§ Task brief: Write out, word for word, only the data from its first line to the line containing "BEND = 0.00095".
· · · · · · ·
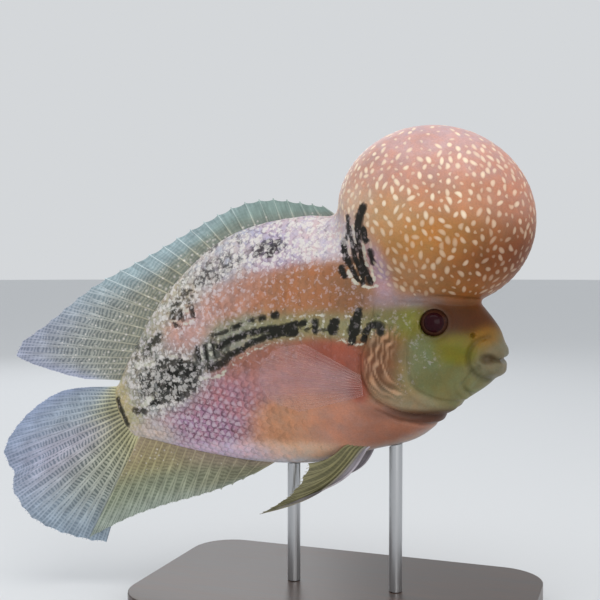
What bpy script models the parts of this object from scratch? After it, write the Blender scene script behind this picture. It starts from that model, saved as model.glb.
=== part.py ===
"""A flowerhorn cichlid as a still, life-size museum model on a plain display stand.

The fish faces +X. Its shape is drawn on one upright sheet, x forward and z up in millimetres,
and its width is laid off to both sides of that sheet. The sheet then bends sideways towards the tail.
"""

import math

import bmesh
import bpy
from mathutils import Vector

MM = 0.001

# Place of the fish over the stand
AXIS_HEIGHT = 152.0       # the drawing's z = 0 above the table
STAND_X = 20.0            # the drawing's x over the middle of the base
GAP = 0.3                 # air left between pieces that touch
FAR = 150.0               # a distance from the drawing's origin past all of the body

# Sideways bend of the body: none ahead of BEND_START, then a parabola towards -Y
BEND_START = 20.0
BEND = 0.00095

# Outline of the body without fins or hump, from the tail's root to the snout: matching points
# of the back and the belly, which are stations 0 to 9, and the half width of the section between
BACK = [(-96, -45), (-86.5, -25), (-69, 4), (-38, 31.5), (0, 41.5),
        (34, 39.5), (62, 27), (82.5, 7), (97, -9.5), (101, -19.5)]
BELLY = [(-85, -71.5), (-70, -74.5), (-48, -78.5), (-20, -81.5), (10, -80),
         (38, -72), (61, -64.5), (79, -48.5), (93, -38.5), (98.6, -32)]
HALF_WIDTH = [3.2, 7.5, 12.5, 18.5, 22.5, 24.5, 24.0, 18.5, 11.5, 6.0]
LAST_STATION = len(BACK) - 1
SHOULDER_POWER = 0.92     # under 1 makes the flanks of a section fuller than an ellipse
BACK_NARROWER = 0.22      # how much narrower a section is towards the back
BELLY_WIDER = 0.04
SECTION_SIDES = 36
TAIL_CUT = 1.15           # station where the peduncle leaves the torso
TORSO_END = 8.0           # stations where the uncut torso ends and the uncut head starts
HEAD_START = 4.6
TORSO_RINGS = 30
HEAD_RINGS = 24
TAIL_RINGS = 6

# Rear edge of the gill cover, on the drawing, from above the nape to ahead of the throat
GILL_EDGE = [(47, 75), (46.5, 20), (44, -10), (39.5, -25), (40.5, -36), (46, -44.5),
             (57, -49), (70, -50.3), (84, -50.5), (100, -60)]
GILL_FLARE = 1.6          # how far the gill cover stands proud of the shoulder
GILL_FLARE_REACH = 13.0
CHEEK_EDGE = [(66, -2), (60, -16), (59, -28), (62, -38.5), (72, -44.5), (82, -46)]
CHEEK_GROOVE = 0.9
CHEEK_GROOVE_REACH = 3.0

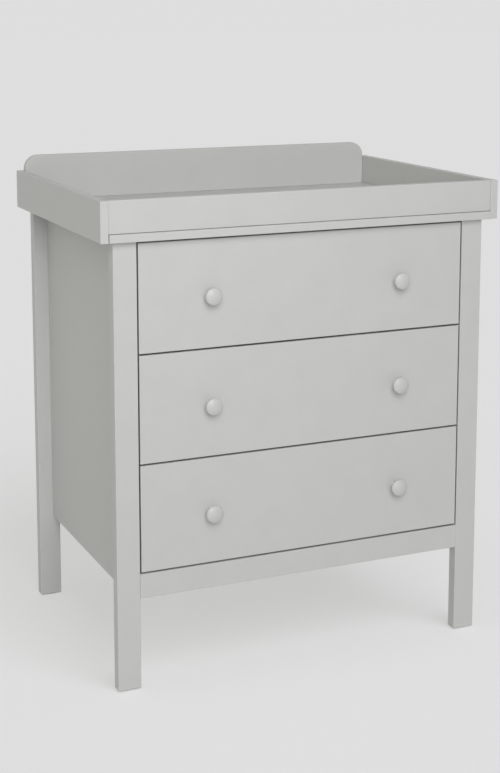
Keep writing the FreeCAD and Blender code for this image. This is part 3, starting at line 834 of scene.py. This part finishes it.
· · · · · · ·
§ Final result:
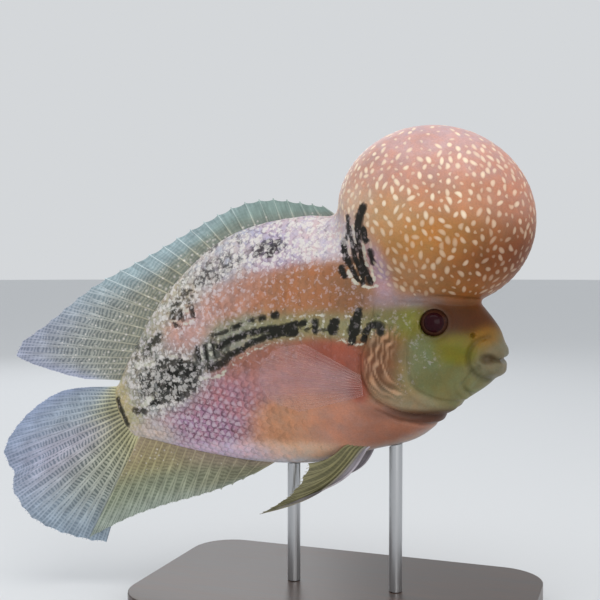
What bpy script models the parts of this object from scratch? After it, write the Blender scene script behind this picture. It starts from that model, saved as model.glb.
=== part.py ===
"""A flowerhorn cichlid as a still, life-size museum model on a plain display stand.

The fish faces +X. Its shape is drawn on one upright sheet, x forward and z up in millimetres,
and its width is laid off to both sides of that sheet. The sheet then bends sideways towards the tail.
"""

import math

import bmesh
import bpy
from mathutils import Vector

MM = 0.001

# Place of the fish over the stand
AXIS_HEIGHT = 152.0       # the drawing's z = 0 above the table
STAND_X = 20.0            # the drawing's x over the middle of the base
GAP = 0.3                 # air left between pieces that touch
FAR = 150.0               # a distance from the drawing's origin past all of the body

# Sideways bend of the body: none ahead of BEND_START, then a parabola towards -Y
BEND_START = 20.0
BEND = 0.00095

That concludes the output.